Penahanan Filep dikecam oleh banyak organisasi kemanusiaan karena dinilai melanggar Hak Asasi Manusia (HAM). Namun begitu, penahanan tersebut justru meneguhkan perlawanan masyarakat Papua untuk bisa menentukan nasib sendiri.
Filep bebas pada 2015 setelah mendapat remisi dari pemerintahan Joko Widodo (Jokowi), remisi yang sebetulnya ia tolak. Sebelum bebas, Filep sempat menulis surat untuk Jokowi.
Menurut dia, tawaran remisi, pembebasan bersyarat, grasi dan amnesti yang selama ini ditawarkan pemerintah Indonesia tidak menunjukkan iktikad baik dalam menyelesaikan persoalan politik di Papua.
Akan tetapi, kata Filep, semata hanya untuk menghindari tekanan politik internasional pemerintah Indonesia di mata masyarakat dunia.
Dilansir dari CNNIndonesia.com – Dalam suratnya, Filep mengatakan “Maka saya mempunyai sikap: ‘Negara Indonesia harus sadar telah melakukan kesalahan dalam proses hukum terhadap saya; dan harus memberikan bebas tanpa syarat diikuti dengan rehabilitasi nama baik.”
Menurut Filep, banyak sekali kepentingan yang saling bertabrakan di Papua dan memaksa rakyat.

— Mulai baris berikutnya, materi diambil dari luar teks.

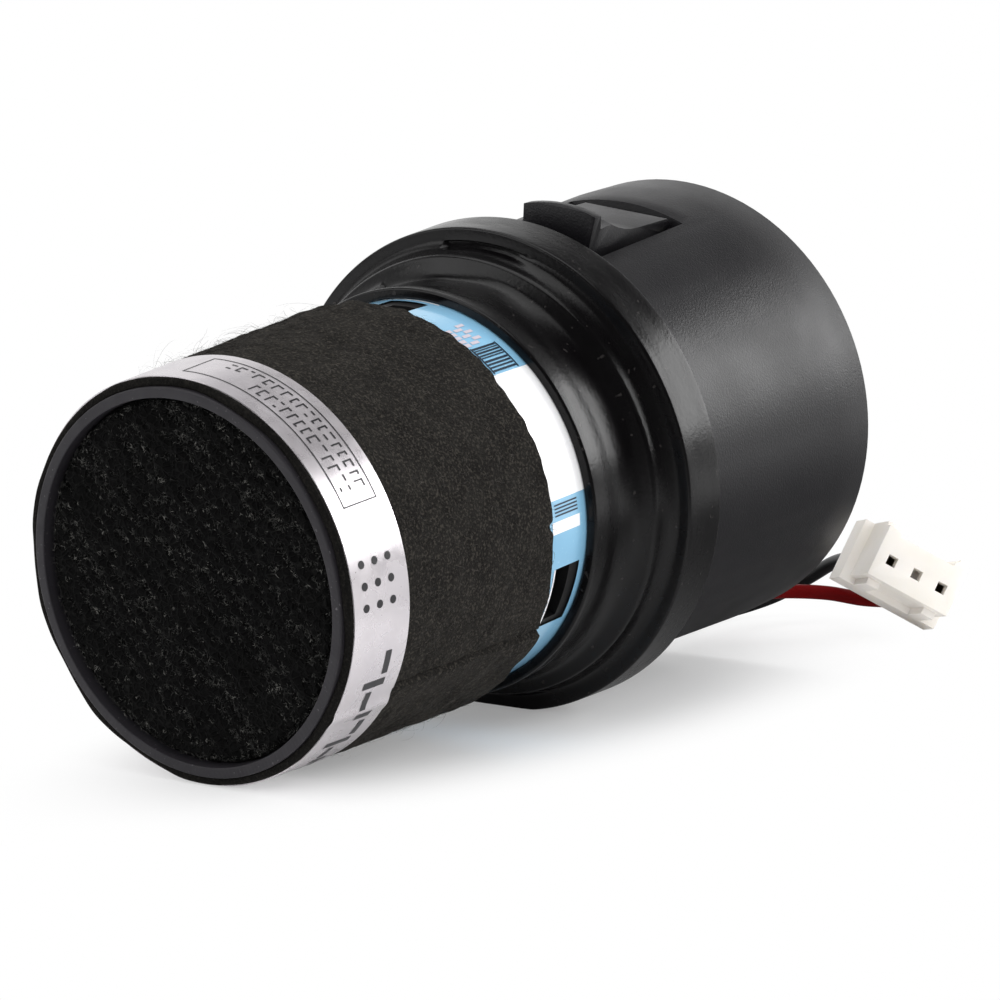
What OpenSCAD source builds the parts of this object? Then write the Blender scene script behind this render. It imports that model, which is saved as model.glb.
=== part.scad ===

“Pesan terakhir saya mungkin, saya menawarkan kepada pak Jokowi, kalau memang Papua tidak bisa dipertahankan lagi, Jokowi mempersiapkan Papua merdeka. Seperti Inggris bisa mempersiapkan Brunei merdeka. Apa salahnya Indonesia bisa membanggakan kepada dunia sebagai sebuah negara demokrasi yang mempersiapkan Papua merdeka?” tulis Filep dalam surat untuk Jokowi.